Spanning the cover of Bronze Age, the new album from The Kingsbury Manx -- and their first in four years -- is a painting by the artist M. Scott Myers (see below). On it, he depicts a beautiful expanse of ocean, still and waiting. The sky is blue, the seas are calm; it's perhaps the perfect day for a sail. Flip the album over, however, and the boat waiting on the back is not bobbing in the dock, it's grounded at the water's edge. But while the masts are sail-less, the thing is hardly abandoned -- a set of stairs leads to the deck; the sides are gleaming white. This particular boat needs no seafaring -- its best place is nestled just in view of horizon's infinity.
It's also a way to think about the career of The Kingsbury Manx, the long-running psych-folk foursome from Chapel Hill, N.C. Over the course of six full-length albums, the group -- Bill Taylor, Ryan Richardson, Clarque Blomquist and Paul Finn -- has eschewed trends, instead refining the craft they know. Their chamber pop has spark and crackle, the kind of warmth that is full of familiarity without formula. It's been said that they first emerged fully fashioned, but they're tinkerers, constantly pulling their sound apart and putting it back together.

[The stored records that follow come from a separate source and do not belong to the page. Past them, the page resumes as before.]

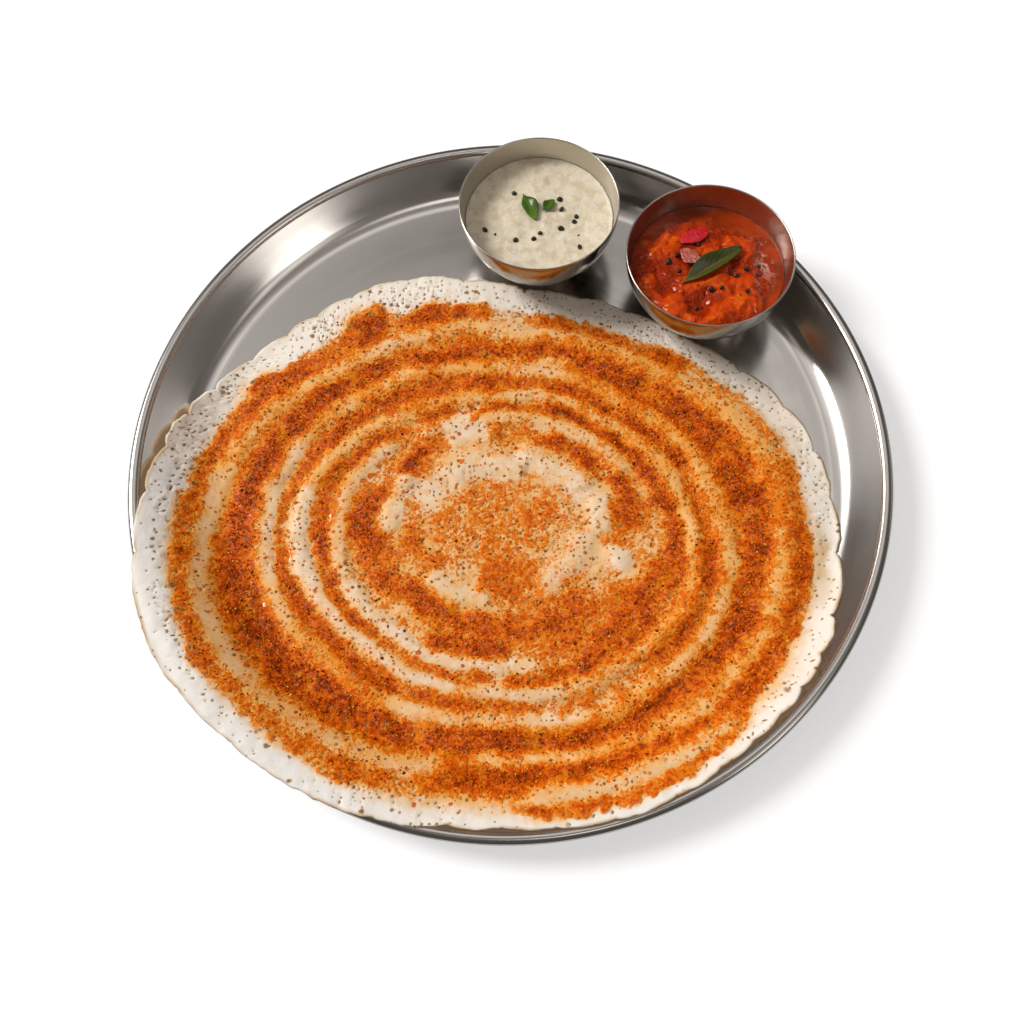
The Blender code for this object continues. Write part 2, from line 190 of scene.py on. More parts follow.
UNDER_RINGS = (.992, .96, .92, .88, .84, .80, .755, .70, .40)  # shares of the radius
STROKE_FADE = 6.0  # degrees over which a stroke starts and ends

# Garnish: leaf tips and widths, seed places, all from the middle of the plate
LARGE_LEAF = ((82.4 * MM, 70.7 * MM), (112.8 * MM, 87.8 * MM), 9.2 * MM)
LEFT_LEAF = ((15.3 * MM, 128.0 * MM), (20.2 * MM, 112.6 * MM), 7.4 * MM)
RIGHT_LEAF = ((23.9 * MM, 117.6 * MM), (30.0 * MM, 123.0 * MM), 5.2 * MM)
LEAF_THICKNESS = 0.5 * MM
SEED_FLATNESS = 0.88  # height over width
# Seeds: place in millimetres and size
COCONUT_SEEDS = np.array((
    (11.2, 129.4, .95), (32.4, 124.1, 1.0), (32.7, 118.4, .95), (39.4, 113.8, .95), (38.2, 111.0, .9),
    (31.7, 107.6, 1.1), (21.8, 105.7, .9), (18.7, 102.9, .85), (10.2, 103.1, .9), (-3.6, 109.7, 1.05),
    (1.0, 107.0, .5), (39.5, 103.5, .4), (39.4, 96.5, .95),
))
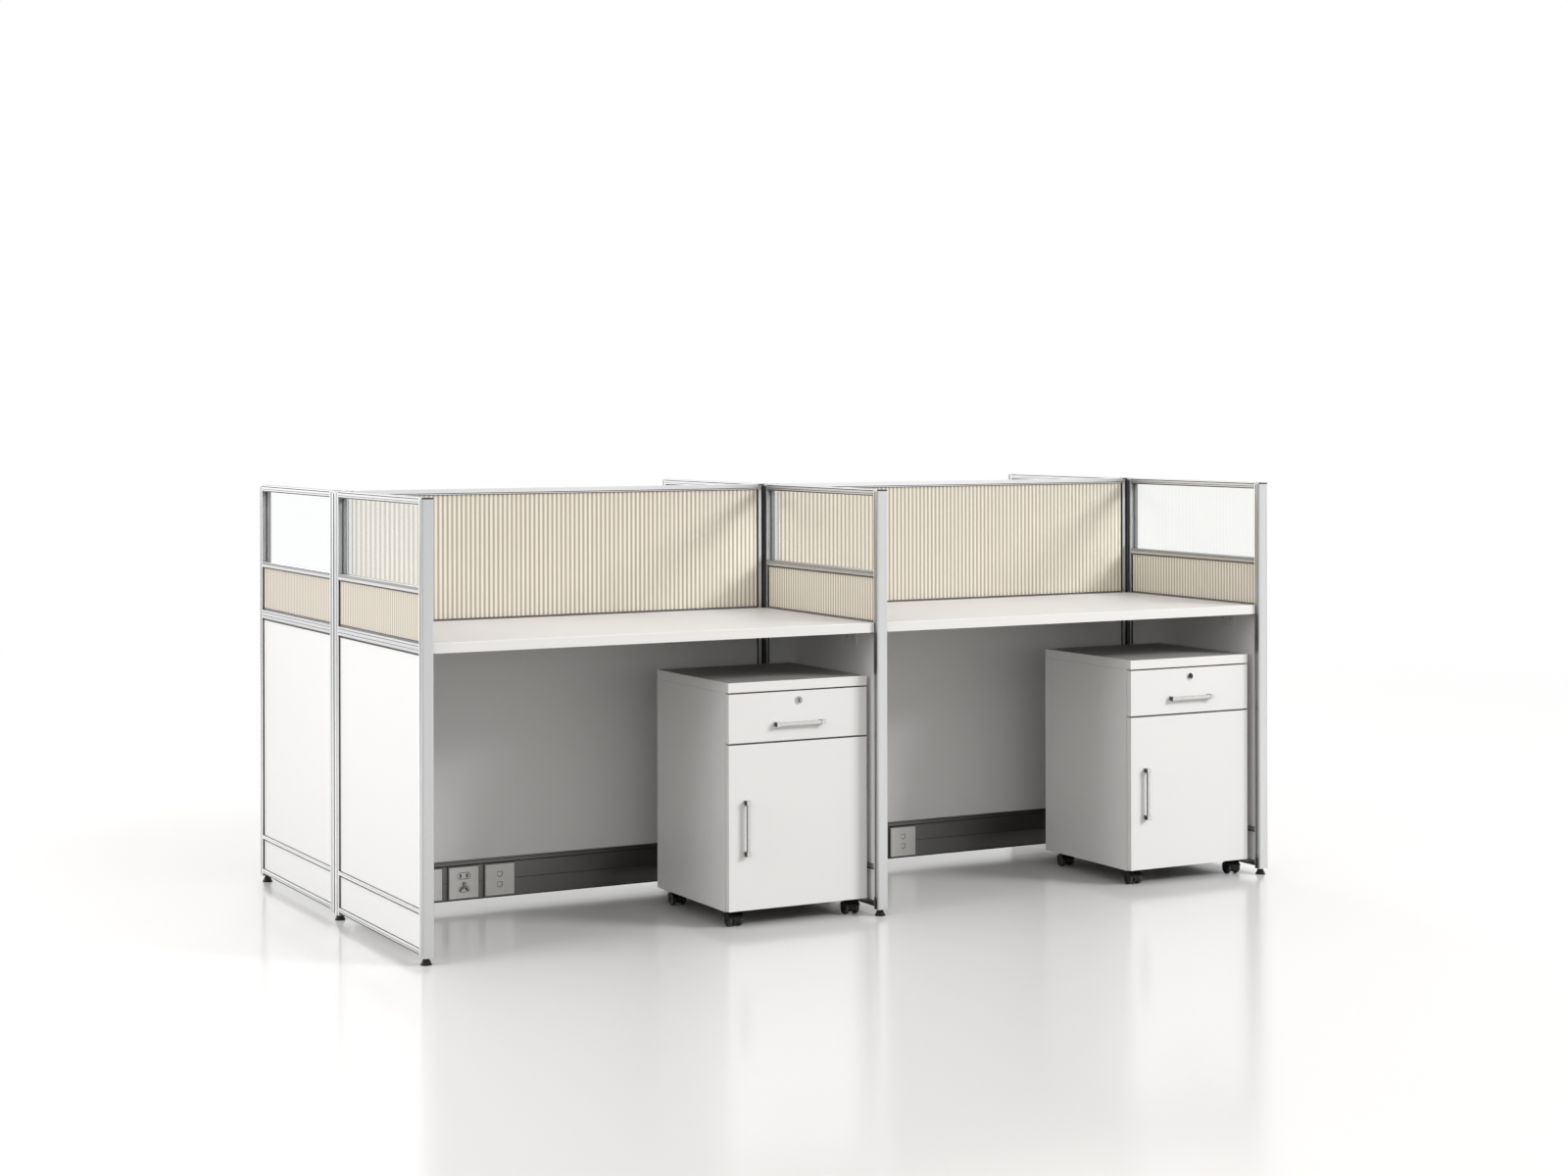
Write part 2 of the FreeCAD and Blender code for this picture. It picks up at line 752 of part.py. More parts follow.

Bronze Age (out Mar. 5th) is an album of lovingly arranged melodic pop, full of vintage tools like Finn's Farfisa, Hammond B3 and Minimoog, and guitarist and songwriter Taylor's wit and wordplay. The song "In The Catacombs" turns the rhythm of one word into a sweet bop, while "How Things Are Done" begins with introspection: "What we are / Two would-be lovers who never held one another," Taylor sings before the song unfurls intro a dreamy, rippling coda. Elsewhere, "Concubine" quietly muses, "Caught you smiling with your arms tied up / Are you still drinking from that lonely cup?"
Towards the latter half of the album comes the uptempo, synth-driven "Solely Bavaria." Taylor sings of telling jokes that fail to land, when "All at once I feel like I'm catching on." For nearly fifteen years, The Kingsbury Manx has inhabited its own deliberate space on music's continuum. They like where they are, and as such have tended toward quiet releases. But they're kings of pastoral pop.